After the Chicago Bears stunk out the joint at home – again – last week against the Dolphins, there was not a lot of peace and harmony in the Bears’ locker room. People heard loud voices through the door and they were not trying to organize a team clambake for their day off. Brandon Marshall in particular was heard saying more than a few provocative things.
Marshall says that he does not regret what he said; he only regrets that people outside the team heard him say what he said. Marshall says the Bears have all the players and all the coaches they need to be a great team [He and I will have to disagree on that point.] and the only thing the team needs to do is to come together and play to its ability. If indeed that is all there is to the matter, the whole story about yelling and discord in the locker room is a tempest in a spittoon.
However, I believe that Brandon Marshall needs to take a deep breath and do just a tad of introspection lest he get himself sucked into a wormhole. Brandon Marshall is a highly talented WR; he is 30 years old; he is in his ninth year in the NFL; he is on his third team in the NFL. Brandon Marshall has some prodigious stats including an NFL record 21 receptions in a single game. Brandon Marshall also carries more than just a little baggage with him to include this fact:
To date, no team with Brandon Marshall on the roster has ever participated in a playoff game.
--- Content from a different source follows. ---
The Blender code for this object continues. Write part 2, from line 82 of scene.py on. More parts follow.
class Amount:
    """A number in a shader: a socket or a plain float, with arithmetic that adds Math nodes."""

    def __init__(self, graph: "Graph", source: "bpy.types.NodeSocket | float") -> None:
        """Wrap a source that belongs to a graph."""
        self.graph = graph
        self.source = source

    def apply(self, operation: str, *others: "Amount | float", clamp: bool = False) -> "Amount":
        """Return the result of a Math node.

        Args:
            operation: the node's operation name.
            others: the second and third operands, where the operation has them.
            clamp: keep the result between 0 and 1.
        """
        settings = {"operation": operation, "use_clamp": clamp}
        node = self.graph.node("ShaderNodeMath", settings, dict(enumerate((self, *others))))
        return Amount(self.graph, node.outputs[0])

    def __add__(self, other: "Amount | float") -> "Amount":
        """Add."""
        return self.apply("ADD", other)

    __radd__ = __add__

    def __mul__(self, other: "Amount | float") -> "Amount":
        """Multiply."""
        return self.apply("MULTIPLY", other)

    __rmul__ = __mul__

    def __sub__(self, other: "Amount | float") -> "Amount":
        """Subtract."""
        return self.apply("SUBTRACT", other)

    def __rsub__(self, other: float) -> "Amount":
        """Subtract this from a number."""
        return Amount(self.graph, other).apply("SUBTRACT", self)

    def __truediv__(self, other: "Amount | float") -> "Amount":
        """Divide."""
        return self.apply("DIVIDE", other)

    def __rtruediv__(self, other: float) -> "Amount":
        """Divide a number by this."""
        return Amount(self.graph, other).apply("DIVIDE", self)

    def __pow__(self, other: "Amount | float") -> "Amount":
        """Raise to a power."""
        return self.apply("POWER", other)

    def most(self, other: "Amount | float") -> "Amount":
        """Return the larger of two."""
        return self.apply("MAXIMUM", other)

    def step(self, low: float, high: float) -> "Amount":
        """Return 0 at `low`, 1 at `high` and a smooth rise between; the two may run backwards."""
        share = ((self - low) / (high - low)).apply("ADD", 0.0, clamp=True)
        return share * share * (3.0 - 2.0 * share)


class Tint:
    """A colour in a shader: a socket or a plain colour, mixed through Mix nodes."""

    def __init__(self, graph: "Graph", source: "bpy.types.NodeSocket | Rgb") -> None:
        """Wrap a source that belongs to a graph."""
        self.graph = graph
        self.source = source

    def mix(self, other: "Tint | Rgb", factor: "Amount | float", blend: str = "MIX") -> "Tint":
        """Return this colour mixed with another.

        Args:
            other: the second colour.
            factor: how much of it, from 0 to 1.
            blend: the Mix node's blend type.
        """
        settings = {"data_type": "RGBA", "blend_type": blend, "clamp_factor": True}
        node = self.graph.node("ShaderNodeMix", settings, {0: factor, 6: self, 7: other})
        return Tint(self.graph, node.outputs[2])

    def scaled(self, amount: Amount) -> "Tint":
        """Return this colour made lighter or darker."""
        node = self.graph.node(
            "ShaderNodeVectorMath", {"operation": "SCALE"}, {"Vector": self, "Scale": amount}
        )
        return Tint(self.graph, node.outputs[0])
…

His talent will keep him in the NFL until one of two situations obtains:
1. The talent erodes to the point where his baggage becomes too burdensome.
2. His baggage becomes too burdensome even for his significant talent.
Brandon Marshall is never going to ask me for advice – nor should he. Nonetheless, I really think that in one of his reflective moments – perhaps in the Green Room as he prepares for an episode of Inside the NFL – he might want to reflect on the latter stages of the career of Terrell Owens. That is probably not a path on which he would choose to travel but it is also a path on which he may just find himself one of these days…
In the English Premier League, Sunderland played at Southampton last week. For those not immediately familiar with English geography, Sunderland is in the far northeast of England on the coast of the North Sea by the border with Scotland. Southampton is in the southwest of England on the English Channel west of Portsmouth. It is a tossup whether Southampton is the furthest distance from Sunderland in the EPL or if that distinction belongs to Swansea. In any event, it is a long journey.
About 2500 Sunderland supporters made that trip to support the team last week and the final score was:
In the aftermath of that debacle, the Sunderland goalkeeper said he would ask his teammates to refund the cost of the tickets to that game to the 2500 fans who made the trip and had to watch that game. Team captain, John O’Shay said of this offer:
“We win and lose as a team, players, staff and fans. However we wanted to acknowledge and thank the supporters who travelled such a long way to give us their backing and despite everything, stayed with us until the final whistle.”
Any money that remains unclaimed by those traveling fans will be donated to a local children’s charity. Sunderland is not off to a good start in the EPL this year; they are ahead of only 3 teams in the table at this early point in the season and in the EPL, the bottom 3 teams are relegated to a lower level of competition for the next year. Sunderland just avoided relegation last year; they are not a “top-shelf side”…
Tickets to this game cost approximately $40 meaning there is “pool” of about $100K available for refunds. Do not expect this concept to make its way to the NFL any time soon…
I want to give you the career stats of two long-term MLB players anonymously at first for a reason that will become clear at the end. Importantly, these two players played the same position for the vast majority of their careers:
Player A: 17 years in MLB; 7 times an All-Star; career BA .260; career OPS .667; career WAR 36.2
Player B: 18 years in MLB; 5 times an All-Star; career BA .255; career OPS 675; career WAR 34.7
Considering the length of these two careers, I think it is fair to say these players are pretty much “peas in a pod”. Player A is Bill Mazeroski; he is in the Hall of Fame. Player B is Frank White the long time second baseman of the KC Royals; he never even sniffed election to the Hall of Fame.
I have said this since 2001 when the Veterans’ Committee inducted Mazeroski into the Hall of Fame:
He is there because of one at-bat in a 17-year career. If his World Series winning home run had been a pop-up to the shortstop, he would never have been considered for the Hall of Fame.
Finally, a comment from Greg Cote in the Miami Herald:
“Parting thought: Ron Washington revealed he abruptly resigned as Rangers manager because he admitted infidelity to his wife. He had earlier admitted to using cocaine. One or two more embarrassing off-field incidents and he might be ready for the NFL.”